### DIRECTIONS
Give back all the data exactly, line by line.

── SOURCE DATA ──

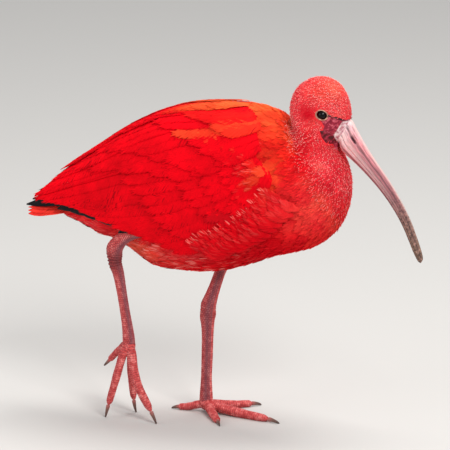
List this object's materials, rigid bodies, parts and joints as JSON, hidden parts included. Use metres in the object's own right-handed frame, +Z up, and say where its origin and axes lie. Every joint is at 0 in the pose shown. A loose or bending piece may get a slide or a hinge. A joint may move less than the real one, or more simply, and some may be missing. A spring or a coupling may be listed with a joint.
{
  "type": "scarlet ibis",
  "caption": "Life-size model of a scarlet ibis in mid stride: red plumage, folded wings with black primary tips, long down-curved bill, one foot flat and the other on its claws.",
  "frame": {"origin": "on the floor, under the middle of the bird's bounding box", "axes": "+X the way the bird walks and its bill points, +Y to the bird's left, +Z up"},
  "size_m": [0.3882, 0.1098, 0.342],
  "materials": {
    "scarlet_plumage": "soft body feathers",
    "scarlet_wing": "smooth wing feathers",
    "bill_horn": "satin horn",
    "leg_scales": "scaled skin",
    "claw_horn": "dark horn",
    "eye_dark": "wet, glossy",
    "black_feather": "glossy black feathers"
  },
  "bodies": {
    "root": {"bill_lower": "bill_horn", "bill_upper": "bill_horn", "claw_left_hallux": "claw_horn", "claw_left_inner": "claw_horn", "claw_left_middle": "claw_horn", "claw_left_outer": "claw_horn", "claw_right_hallux": "claw_horn", "claw_right_inner": "claw_horn", "claw_right_middle": "claw_horn", "claw_right_outer": "claw_horn", "eye_left": "eye_dark", "eye_right": "eye_dark", "foot_left": "leg_scales", "foot_right": "leg_scales", "head": "scarlet_plumage", "neck_lower": "scarlet_plumage", "neck_upper": "scarlet_plumage", "primaries_left": "black_feather", "primaries_right": "black_feather", "tail": "scarlet_plumage", "tarsus_left": "leg_scales", "tarsus_right": "leg_scales", "thigh_left": "scarlet_plumage", "thigh_right": "scarlet_plumage", "tibia_left": "leg_scales", "tibia_right": "leg_scales", "toe_left_hallux": "leg_scales", "toe_left_inner": "leg_scales", "toe_left_middle": "leg_scales", "toe_left_outer": "leg_scales", "toe_right_hallux": "leg_scales", "toe_right_inner": "leg_scales", "toe_right_middle": "leg_scales", "toe_right_outer": "leg_scales", "torso": "scarlet_plumage", "wing_left": "scarlet_wing", "wing_right": "scarlet_wing"}
  },
  "joints": []
}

───

### WRITTEN RESPONSE
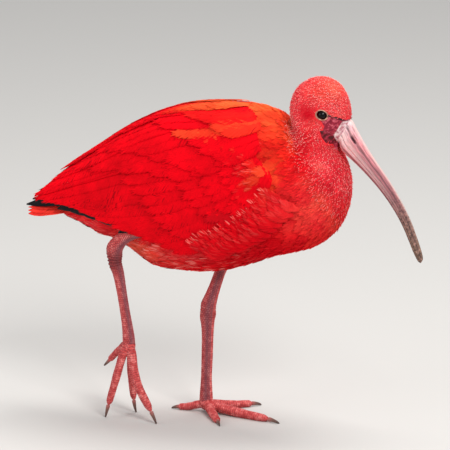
List this object's materials, rigid bodies, parts and joints as JSON, hidden parts included. Use metres in the object's own right-handed frame, +Z up, and say where its origin and axes lie. Every joint is at 0 in the pose shown. A loose or bending piece may get a slide or a hinge. A joint may move less than the real one, or more simply, and some may be missing. A spring or a coupling may be listed with a joint.
{
  "type": "scarlet ibis",
  "caption": "Life-size model of a scarlet ibis in mid stride: red plumage, folded wings with black primary tips, long down-curved bill, one foot flat and the other on its claws.",
  "frame": {"origin": "on the floor, under the middle of the bird's bounding box", "axes": "+X the way the bird walks and its bill points, +Y to the bird's left, +Z up"},
  "size_m": [0.3882, 0.1098, 0.342],
  "materials": {
    "scarlet_plumage": "soft body feathers",
    "scarlet_wing": "smooth wing feathers",
    "bill_horn": "satin horn",
    "leg_scales": "scaled skin",
    "claw_horn": "dark horn",
    "eye_dark": "wet, glossy",
    "black_feather": "glossy black feathers"
  },
  "bodies": {
    "root": {"bill_lower": "bill_horn", "bill_upper": "bill_horn", "claw_left_hallux": "claw_horn", "claw_left_inner": "claw_horn", "claw_left_middle": "claw_horn", "claw_left_outer": "claw_horn", "claw_right_hallux": "claw_horn", "claw_right_inner": "claw_horn", "claw_right_middle": "claw_horn", "claw_right_outer": "claw_horn", "eye_left": "eye_dark", "eye_right": "eye_dark", "foot_left": "leg_scales", "foot_right": "leg_scales", "head": "scarlet_plumage", "neck_lower": "scarlet_plumage", "neck_upper": "scarlet_plumage", "primaries_left": "black_feather", "primaries_right": "black_feather", "tail": "scarlet_plumage", "tarsus_left": "leg_scales", "tarsus_right": "leg_scales", "thigh_left": "scarlet_plumage", "thigh_right": "scarlet_plumage", "tibia_left": "leg_scales", "tibia_right": "leg_scales", "toe_left_hallux": "leg_scales", "toe_left_inner": "leg_scales", "toe_left_middle": "leg_scales", "toe_left_outer": "leg_scales", "toe_right_hallux": "leg_scales", "toe_right_inner": "leg_scales", "toe_right_middle": "leg_scales", "toe_right_outer": "leg_scales", "torso": "scarlet_plumage", "wing_left": "scarlet_wing", "wing_right": "scarlet_wing"}
  },
  "joints": []
}